• EXERCISE: Gather the lines that hold the string "from".

• DATA PROVIDED:

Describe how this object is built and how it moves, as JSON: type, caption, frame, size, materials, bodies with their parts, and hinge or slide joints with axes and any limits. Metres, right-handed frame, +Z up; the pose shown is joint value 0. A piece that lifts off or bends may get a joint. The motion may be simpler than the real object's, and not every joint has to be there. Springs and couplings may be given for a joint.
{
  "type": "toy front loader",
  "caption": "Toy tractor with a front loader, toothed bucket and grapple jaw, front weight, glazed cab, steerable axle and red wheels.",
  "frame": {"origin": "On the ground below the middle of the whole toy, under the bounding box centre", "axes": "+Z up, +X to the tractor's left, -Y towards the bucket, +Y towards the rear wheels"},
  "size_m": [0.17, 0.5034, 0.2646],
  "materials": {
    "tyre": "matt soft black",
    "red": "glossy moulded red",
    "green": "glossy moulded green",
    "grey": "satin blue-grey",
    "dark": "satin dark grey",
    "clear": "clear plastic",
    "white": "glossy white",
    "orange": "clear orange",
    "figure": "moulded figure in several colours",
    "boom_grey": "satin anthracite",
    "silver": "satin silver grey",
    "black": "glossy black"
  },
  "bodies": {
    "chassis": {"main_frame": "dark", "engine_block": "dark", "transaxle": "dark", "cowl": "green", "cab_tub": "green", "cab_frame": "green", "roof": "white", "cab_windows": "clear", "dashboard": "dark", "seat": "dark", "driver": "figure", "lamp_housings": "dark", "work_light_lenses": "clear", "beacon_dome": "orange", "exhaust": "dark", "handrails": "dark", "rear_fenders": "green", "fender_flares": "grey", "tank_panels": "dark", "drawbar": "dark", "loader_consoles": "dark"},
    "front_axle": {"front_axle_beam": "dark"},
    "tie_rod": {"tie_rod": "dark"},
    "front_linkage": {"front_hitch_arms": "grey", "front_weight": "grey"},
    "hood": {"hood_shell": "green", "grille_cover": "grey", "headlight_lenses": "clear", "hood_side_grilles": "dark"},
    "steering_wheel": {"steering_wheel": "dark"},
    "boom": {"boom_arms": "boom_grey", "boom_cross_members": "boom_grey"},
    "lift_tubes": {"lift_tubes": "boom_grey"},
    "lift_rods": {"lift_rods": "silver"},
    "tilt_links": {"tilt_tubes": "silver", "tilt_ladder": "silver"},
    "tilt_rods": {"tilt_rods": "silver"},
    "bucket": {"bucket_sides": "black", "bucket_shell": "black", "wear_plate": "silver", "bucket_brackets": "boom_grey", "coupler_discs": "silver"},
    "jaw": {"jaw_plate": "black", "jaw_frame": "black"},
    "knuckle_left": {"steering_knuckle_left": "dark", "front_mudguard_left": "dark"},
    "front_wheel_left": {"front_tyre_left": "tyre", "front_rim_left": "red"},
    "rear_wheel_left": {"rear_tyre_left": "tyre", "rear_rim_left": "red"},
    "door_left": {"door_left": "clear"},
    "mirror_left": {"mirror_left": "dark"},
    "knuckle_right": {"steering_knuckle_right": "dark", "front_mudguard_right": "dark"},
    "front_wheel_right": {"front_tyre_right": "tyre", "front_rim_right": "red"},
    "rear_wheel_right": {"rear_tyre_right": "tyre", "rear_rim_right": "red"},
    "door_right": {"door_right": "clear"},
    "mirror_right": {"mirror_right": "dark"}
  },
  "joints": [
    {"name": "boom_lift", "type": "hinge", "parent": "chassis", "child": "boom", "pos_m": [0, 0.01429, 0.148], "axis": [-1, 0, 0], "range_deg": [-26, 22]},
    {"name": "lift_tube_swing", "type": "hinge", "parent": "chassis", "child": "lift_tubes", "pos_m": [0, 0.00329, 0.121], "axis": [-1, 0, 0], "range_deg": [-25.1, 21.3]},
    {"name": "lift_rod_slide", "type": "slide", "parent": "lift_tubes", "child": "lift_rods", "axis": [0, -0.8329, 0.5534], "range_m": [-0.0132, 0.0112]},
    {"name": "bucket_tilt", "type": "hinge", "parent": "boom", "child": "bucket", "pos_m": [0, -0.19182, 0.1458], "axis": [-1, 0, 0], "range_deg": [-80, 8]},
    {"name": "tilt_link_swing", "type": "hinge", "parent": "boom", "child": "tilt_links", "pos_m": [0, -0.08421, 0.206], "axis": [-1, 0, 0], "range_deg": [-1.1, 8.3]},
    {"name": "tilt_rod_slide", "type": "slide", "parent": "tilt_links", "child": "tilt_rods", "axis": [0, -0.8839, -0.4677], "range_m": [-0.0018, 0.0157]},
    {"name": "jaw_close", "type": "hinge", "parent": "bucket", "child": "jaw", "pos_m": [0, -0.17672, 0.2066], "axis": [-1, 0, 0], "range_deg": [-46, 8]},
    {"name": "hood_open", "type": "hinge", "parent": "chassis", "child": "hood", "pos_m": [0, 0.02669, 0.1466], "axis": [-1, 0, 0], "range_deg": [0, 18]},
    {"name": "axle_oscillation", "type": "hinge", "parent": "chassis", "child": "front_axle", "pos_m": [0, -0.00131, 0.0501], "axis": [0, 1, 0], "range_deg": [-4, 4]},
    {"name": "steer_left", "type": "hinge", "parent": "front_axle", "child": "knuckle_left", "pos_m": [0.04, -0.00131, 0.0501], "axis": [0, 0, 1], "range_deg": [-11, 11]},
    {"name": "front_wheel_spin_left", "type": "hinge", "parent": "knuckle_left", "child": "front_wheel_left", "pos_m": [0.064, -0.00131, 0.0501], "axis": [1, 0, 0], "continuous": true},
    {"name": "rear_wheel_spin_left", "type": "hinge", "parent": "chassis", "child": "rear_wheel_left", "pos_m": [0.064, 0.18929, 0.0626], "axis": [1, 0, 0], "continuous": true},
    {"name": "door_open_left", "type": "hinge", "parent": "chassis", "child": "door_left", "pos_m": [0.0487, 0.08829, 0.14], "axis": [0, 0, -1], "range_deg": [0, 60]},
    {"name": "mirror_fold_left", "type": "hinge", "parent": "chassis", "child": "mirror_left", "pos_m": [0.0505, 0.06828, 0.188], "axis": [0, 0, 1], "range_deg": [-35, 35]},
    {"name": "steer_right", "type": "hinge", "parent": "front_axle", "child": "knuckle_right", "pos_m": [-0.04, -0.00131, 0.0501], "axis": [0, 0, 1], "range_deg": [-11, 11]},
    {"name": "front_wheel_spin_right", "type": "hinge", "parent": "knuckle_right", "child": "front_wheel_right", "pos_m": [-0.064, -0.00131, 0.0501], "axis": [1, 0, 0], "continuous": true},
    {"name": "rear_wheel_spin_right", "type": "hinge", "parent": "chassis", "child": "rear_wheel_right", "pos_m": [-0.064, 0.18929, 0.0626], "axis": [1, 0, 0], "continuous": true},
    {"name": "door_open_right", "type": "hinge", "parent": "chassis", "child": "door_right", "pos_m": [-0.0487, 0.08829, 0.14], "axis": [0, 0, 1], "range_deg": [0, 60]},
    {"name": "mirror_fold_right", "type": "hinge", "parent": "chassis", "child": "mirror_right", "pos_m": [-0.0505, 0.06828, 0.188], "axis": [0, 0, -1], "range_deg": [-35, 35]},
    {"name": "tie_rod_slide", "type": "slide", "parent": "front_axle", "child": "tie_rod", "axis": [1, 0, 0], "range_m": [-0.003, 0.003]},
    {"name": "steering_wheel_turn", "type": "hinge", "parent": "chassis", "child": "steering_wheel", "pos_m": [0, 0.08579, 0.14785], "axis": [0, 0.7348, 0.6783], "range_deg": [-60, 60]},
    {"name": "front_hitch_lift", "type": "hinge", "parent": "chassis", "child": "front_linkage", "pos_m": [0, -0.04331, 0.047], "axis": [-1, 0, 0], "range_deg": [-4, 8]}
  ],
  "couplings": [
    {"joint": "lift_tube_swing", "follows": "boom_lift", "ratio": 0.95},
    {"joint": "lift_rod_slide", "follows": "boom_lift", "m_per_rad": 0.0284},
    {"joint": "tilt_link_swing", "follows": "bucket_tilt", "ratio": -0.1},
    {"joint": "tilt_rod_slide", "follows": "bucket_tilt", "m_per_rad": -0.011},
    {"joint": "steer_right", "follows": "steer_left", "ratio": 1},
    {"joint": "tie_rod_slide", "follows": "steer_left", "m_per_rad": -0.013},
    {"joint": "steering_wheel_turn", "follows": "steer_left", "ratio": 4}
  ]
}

---

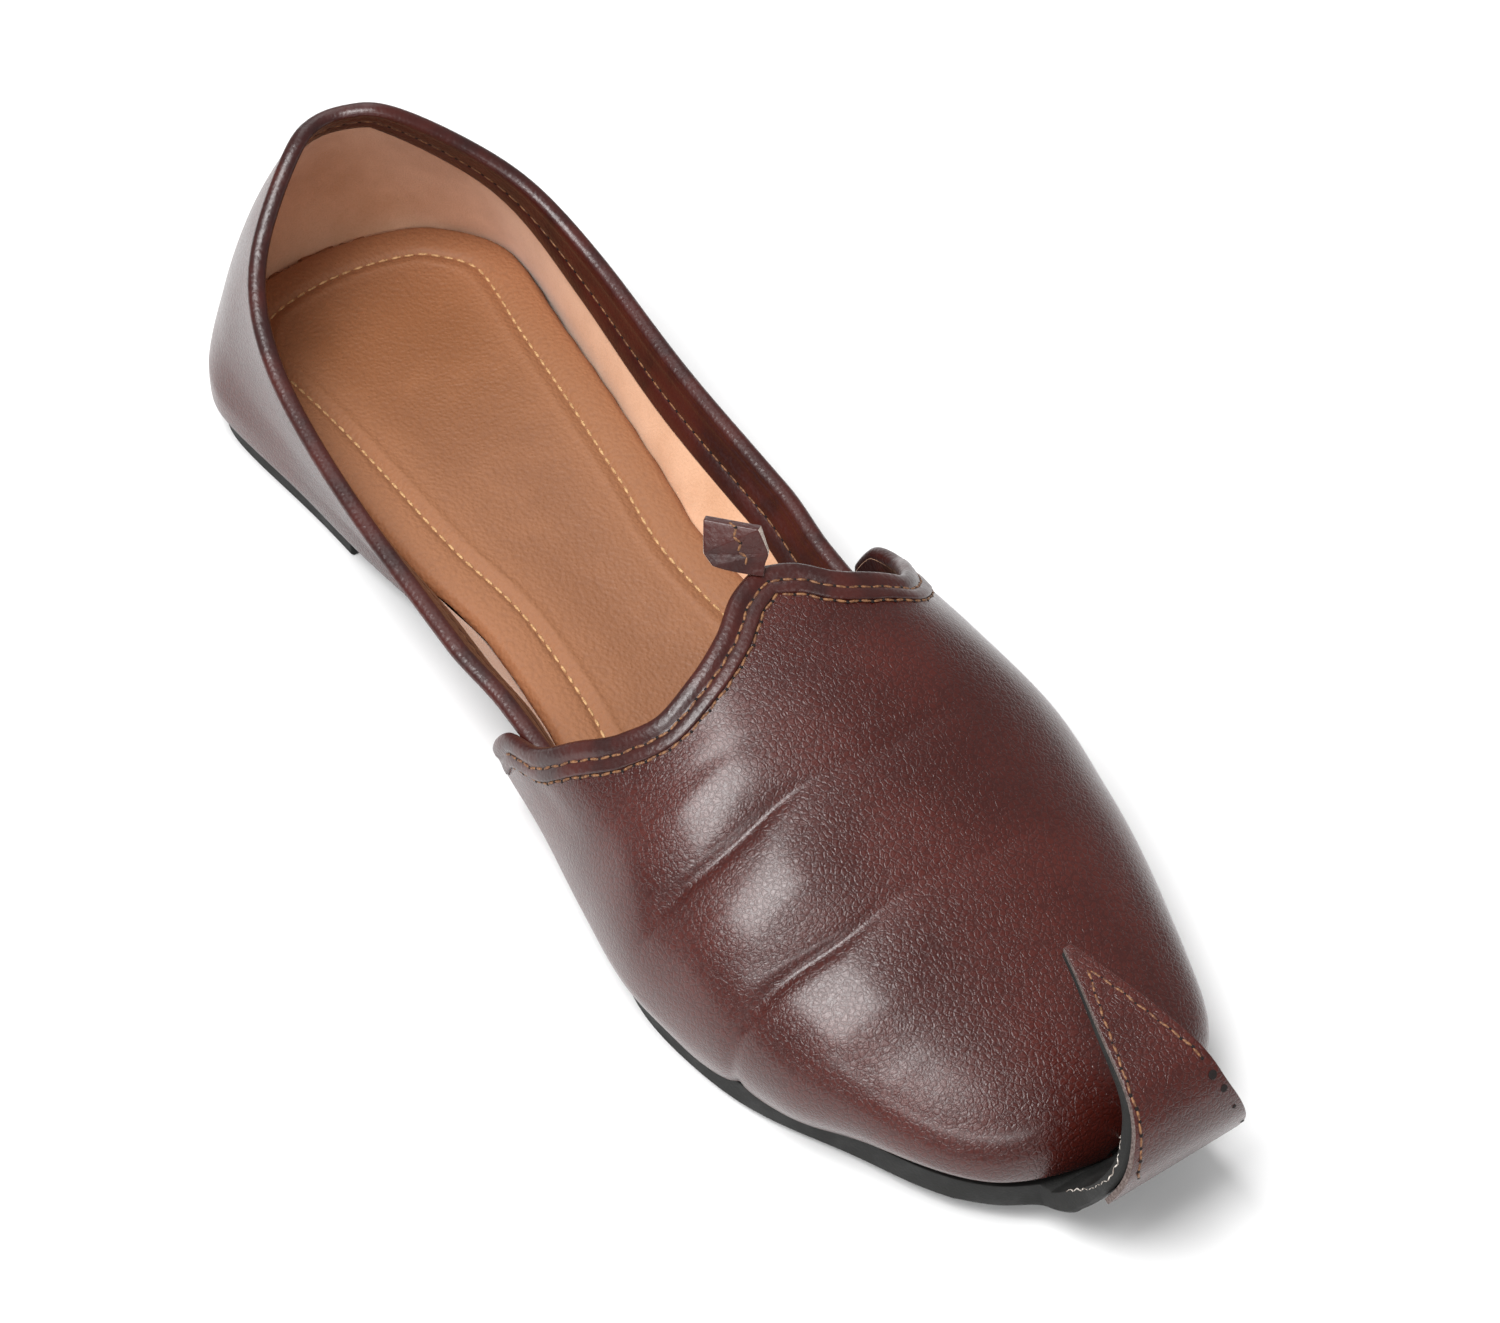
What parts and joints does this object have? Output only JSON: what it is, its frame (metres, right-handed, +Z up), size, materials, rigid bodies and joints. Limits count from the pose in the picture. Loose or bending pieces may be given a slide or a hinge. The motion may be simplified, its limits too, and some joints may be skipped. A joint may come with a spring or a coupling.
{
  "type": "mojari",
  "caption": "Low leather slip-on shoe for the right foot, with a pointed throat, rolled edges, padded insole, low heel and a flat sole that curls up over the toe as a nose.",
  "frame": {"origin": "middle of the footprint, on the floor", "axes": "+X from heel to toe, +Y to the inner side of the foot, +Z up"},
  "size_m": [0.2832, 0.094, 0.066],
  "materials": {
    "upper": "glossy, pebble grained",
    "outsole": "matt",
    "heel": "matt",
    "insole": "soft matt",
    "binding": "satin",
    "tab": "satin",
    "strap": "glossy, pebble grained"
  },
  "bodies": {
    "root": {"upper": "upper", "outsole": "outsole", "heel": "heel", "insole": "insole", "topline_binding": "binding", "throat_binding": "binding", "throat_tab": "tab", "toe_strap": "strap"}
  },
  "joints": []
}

• FINAL ANSWER:
What parts and joints does this object have? Output only JSON: what it is, its frame (metres, right-handed, +Z up), size, materials, rigid bodies and joints. Limits count from the pose in the picture. Loose or bending pieces may be given a slide or a hinge. The motion may be simplified, its limits too, and some joints may be skipped. A joint may come with a spring or a coupling.
  "frame": {"origin": "middle of the footprint, on the floor", "axes": "+X from heel to toe, +Y to the inner side of the foot, +Z up"},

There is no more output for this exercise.